`Chekhov': defining the essence of the playwright

Little things mean a lot in Stuart Sherman's art. His work thrives on small gestures, fleeting words, and images as uncomplicated as they are imaginative. He's a humorist at heart, but you'll never catch him telling a joke. He'd rather suggest than spell out his wry view of human nature and the world around it.

What makes him a major figure on today's arts scene is the success with which he translates his spare, concise vision into works for a wide variety of media. As a filmmaker, a sculptor, a set designer, and a ``performance artist,'' he has a loyal following and a growing international reputation.

Sherman's latest theater piece, ``Chekhov,'' is part of a projected trilogy that will also include a ``Strindberg'' and a ``Brecht.'' The first installment, now onstage at the Performing Garage, isn't a biography or study of the famous Russian playwright -- it's an attempt to define his essence through images and movements.

True, much of the action is more Sherman than Chekhov, as six characters shuffle in patterns around the stage, accompanied by taped Chekhov excerpts. But there's something oddly, indefinably Chekhovian in the sight of trees made out of words, alternately thudding to the floor and bobbing back to upright positions. On the other side of the stage, meanwhile, Sherman captures the importance of places and objects in Chekhov's drama -- showing us a room that draws its life from things rather than actors, and

that shines for a moment with a rich green glow echoing the natural world outside.

Like the small but stunning version of ``The Three Sisters'' produced by the Squat Theater a few seasons ago, Sherman's piece isn't merely a reduction of Chekhov's art -- it's a distillation, carrying us to bare essentials and beyond. It's an unusual essay, and a thought-provoking one.

Also on the bill of Sherman's latest show are works in many other media. The program begins with a taped ``sound piece'' called ``Doors,'' a tiny concerto for creaking hinges and sundry other noises.

Next up are three films. The first two, ``Fish Story'' and ``Portrait of Benedicte Pesle,'' are marvelous examples of Sherman's cinematic style, editing quick sight gags about fish, pillows, and other unlikely objects into a kind of post-Ernie Kovacs minimalism. ``Mr. Ashley Proposes (Portrait of George)'' manages to be even more basic while combining a personality study with a comment on social habits.
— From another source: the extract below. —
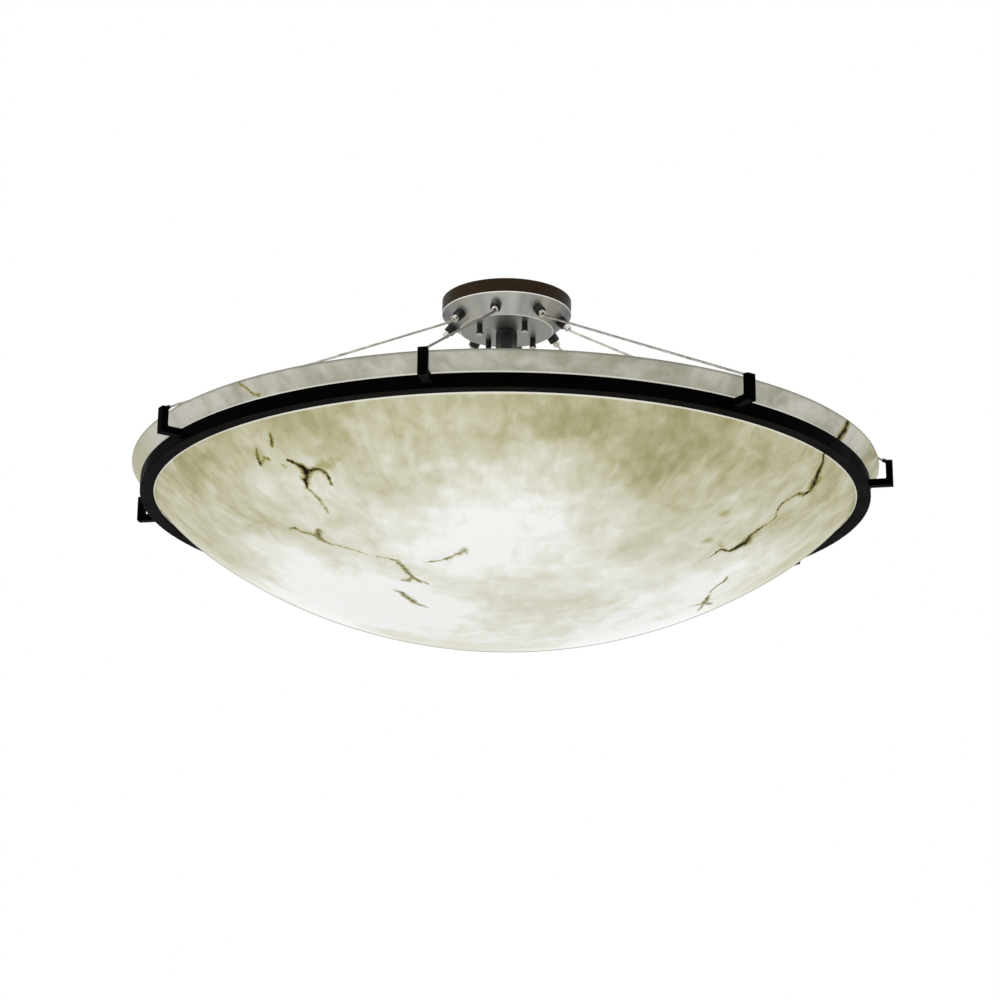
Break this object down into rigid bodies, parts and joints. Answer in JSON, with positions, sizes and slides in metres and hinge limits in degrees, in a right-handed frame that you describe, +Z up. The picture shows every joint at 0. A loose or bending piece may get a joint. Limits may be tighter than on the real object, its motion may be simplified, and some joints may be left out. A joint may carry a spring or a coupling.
{
  "type": "semi flush ceiling light",
  "caption": "Shallow translucent stone-look resin bowl in a black angle ring, hung by radial steel cables from a two-stage round canopy.",
  "frame": {"origin": "centre of the ceiling face of the mounting plate", "axes": "+Z up into the ceiling; -Y towards the viewer of the picture; the light hangs towards -Z"},
  "size_m": [1.2442, 1.2442, 0.5815],
  "materials": {
    "bronze": "dark bronze paint, satin",
    "satin_steel": "satin, finely brushed",
    "black_metal": "matte black powder coat",
    "zinc": "zinc plated, dull",
    "green_zinc": "green dyed zinc",
    "nickel": "bright nickel plate",
    "cable_steel": "stranded stainless wire rope",
    "silicone": "clear silicone strip",
    "resin_stone": "translucent cast resin with stone clouds and dark veins, lit from inside",
    "lead_jacket": "smooth black flexible jacket",
    "white_metal": "white gloss paint",
    "white_socket": "glazed white",
    "lamp_globe": "frosted white diffuser, lit"
  },
  "bodies": {
    "fixture": {"bowl": "resin_stone", "bracket_1": "black_metal", "bracket_2": "black_metal", "bracket_3": "black_metal", "bracket_4": "black_metal", "bracket_5": "black_metal", "bracket_6": "black_metal", "bracket_7": "black_metal", "bracket_8": "black_metal", "bracket_screws": "black_metal", "cable_1": "cable_steel", "cable_2": "cable_steel", "cable_3": "cable_steel", "cable_4": "cable_steel", "cable_5": "cable_steel", "cable_6": "cable_steel", "cable_7": "cable_steel", "cable_8": "cable_steel", "cable_terminals": "black_metal", "canopy_band": "bronze", "canopy_dish": "satin_steel", "canopy_nuts": "black_metal", "canopy_studs": "zinc", "grip_barrel_1": "black_metal", "grip_barrel_2": "black_metal", "grip_barrel_3": "black_metal", "grip_barrel_4": "black_metal", "grip_barrel_5": "black_metal", "grip_barrel_6": "black_metal", "grip_barrel_7": "black_metal", "grip_barrel_8": "black_metal", "grip_locknuts": "zinc", "ground_screw": "green_zinc", "hub_cover": "white_metal", "lamp_arms": "zinc", "lamp_bulb_1": "lamp_globe", "lamp_bulb_2": "lamp_globe", "lamp_bulb_3": "lamp_globe", "lamp_bulb_4": "lamp_globe", "lamp_hub": "white_metal", "lamp_lead": "lead_jacket", "lamp_socket_1": "white_socket", "lamp_socket_2": "white_socket", "lamp_socket_3": "white_socket", "lamp_socket_4": "white_socket", "mounting_plate": "zinc", "ring": "black_metal", "ring_pad": "silicone", "stem_boss": "black_metal", "stem_locknuts": "zinc", "stem_tube": "zinc"},
    "plunger_1": {"grip_plunger_1": "nickel"},
    "plunger_2": {"grip_plunger_2": "nickel"},
    "plunger_3": {"grip_plunger_3": "nickel"},
    "plunger_4": {"grip_plunger_4": "nickel"},
    "plunger_5": {"grip_plunger_5": "nickel"},
    "plunger_6": {"grip_plunger_6": "nickel"},
    "plunger_7": {"grip_plunger_7": "nickel"},
    "plunger_8": {"grip_plunger_8": "nickel"}
  },
  "joints": [
    {"name": "plunger_1_press", "type": "slide", "parent": "fixture", "child": "plunger_1", "axis": [0.1261, 0.661, 0.7397], "range_m": [0, 0.0025], "stiffness_N_per_m": 800, "springref_m": -0.003},
    {"name": "plunger_2_press", "type": "slide", "parent": "fixture", "child": "plunger_2", "axis": [-0.3782, 0.5566, 0.7397], "range_m": [0, 0.0025], "stiffness_N_per_m": 800, "springref_m": -0.003},
    {"name": "plunger_3_press", "type": "slide", "parent": "fixture", "child": "plunger_3", "axis": [-0.661, 0.1261, 0.7397], "range_m": [0, 0.0025], "stiffness_N_per_m": 800, "springref_m": -0.003},
    {"name": "plunger_4_press", "type": "slide", "parent": "fixture", "child": "plunger_4", "axis": [-0.5566, -0.3782, 0.7397], "range_m": [0, 0.0025], "stiffness_N_per_m": 800, "springref_m": -0.003},
    {"name": "plunger_5_press", "type": "slide", "parent": "fixture", "child": "plunger_5", "axis": [-0.1261, -0.661, 0.7397], "range_m": [0, 0.0025], "stiffness_N_per_m": 800, "springref_m": -0.003},
    {"name": "plunger_6_press", "type": "slide", "parent": "fixture", "child": "plunger_6", "axis": [0.3782, -0.5566, 0.7397], "range_m": [0, 0.0025], "stiffness_N_per_m": 800, "springref_m": -0.003},
    {"name": "plunger_7_press", "type": "slide", "parent": "fixture", "child": "plunger_7", "axis": [0.661, -0.1261, 0.7397], "range_m": [0, 0.0025], "stiffness_N_per_m": 800, "springref_m": -0.003},
    {"name": "plunger_8_press", "type": "slide", "parent": "fixture", "child": "plunger_8", "axis": [0.5566, 0.3782, 0.7397], "range_m": [0, 0.0025], "stiffness_N_per_m": 800, "springref_m": -0.003}
  ]
}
Some artists have taken an interest in slide shows as a serious medium, and it seems logical for Sherman to join them, given the orderly image-to-image progressions that have marked his film work for years. ``Telephone Call'' is a promising excursion into the art of the still photo, although ``Song of the Fly'' recalls visual ideas already used by Meredith Monk.

The program seems purely Shermanesque again when it moves to four ``performances,'' each as brief and pithy as the preceding works. The most accessible is the first, ``Taxi Dance,'' a comical trio for cab-hunters. ``Portrait of Santa Fe and Brussels'' is an allusive evocation of two locales, while ``Inside an Outsider's View of M.I.T.'' finds Sherman hilariously tinkering with lightbulbs and a video monitor as he muses over the high-tech collegiate life. ``Portrait of Rainer Werner Fassbinder'' is less impressive, capturing the clich'es about -- but not the aura of -- the late West German filmmaker.

Collaborators in these pieces include George Ashley (a sometime colleague of Robert Wilson) and Black-Eyed Susan of the Ridiculous Theatrical Company. Their deadpan performances mesh perfectly with Sherman's modest yet incisive approach to stagecraft.

Sherman himself has received a Deutcher Akademischer Austauschdienst grant to live and work in West Germany for several months next year. The complete version of his new trilogy will be presented at the Theater das Welt in Frankfurt this September.